As more and more of the people that had arrived in Dickinson came to a more accurate and realistic understanding of how things were in Dickinson, the great enthusiasm and optimism went away.  I believe that the intelligent, talented, and educated men were the first to leave Dickinson because they could clearly see how things were going to be, and what was going on.  If you were a truck driver, rig hand, roustabout, equipment operator, or electrician, and you were willing to work twelve hours per day, seven days a week, you would make a lot of money in overtime.  But, you would have 30% of this money taken out in taxes, you would risk getting killed or injured every day, you would be filthy dirty all the time, you would be cold most of the time, you would pay $1,800 per month for a small apartment, there was no place to eat, there were no attractive women, …does this make any sense?  No, for people that were intelligent, talented, educated, or competent, there were other places in the world to work that they could think of.

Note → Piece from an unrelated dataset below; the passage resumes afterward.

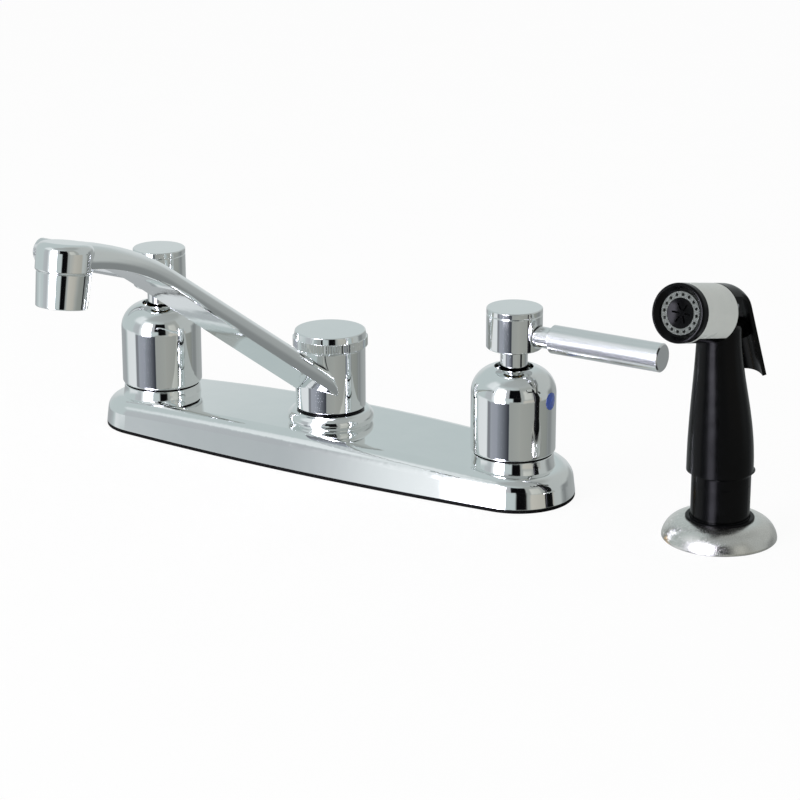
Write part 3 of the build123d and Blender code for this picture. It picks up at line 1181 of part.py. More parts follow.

When the Oil Boom went away in 2015, the employers in Dickinson let their worst and most troublesome employees go first, if they had a choice.  I have said before that the people that kept their jobs were the most competent and dependable employees.  What you have now in Dickinson are mostly dependable truck drivers, mechanics, equipment operators, welders, and electricians, who are older and settled.  But the enthusiasm and optimism is gone from the workers in Dickinson.  Many workers wonder when their job will end, and they look at what they have, and what they owe, and they can’t  believe that’s all there is.

Throughout Dickinson, the women are unfriendly and unattractive, the local people are both angry about the Oil Boom and at the same time angry that it is over, the workers are not enthusiastic or optimistic about their jobs or being here in Dickinson, there is very little to do, and no where to go.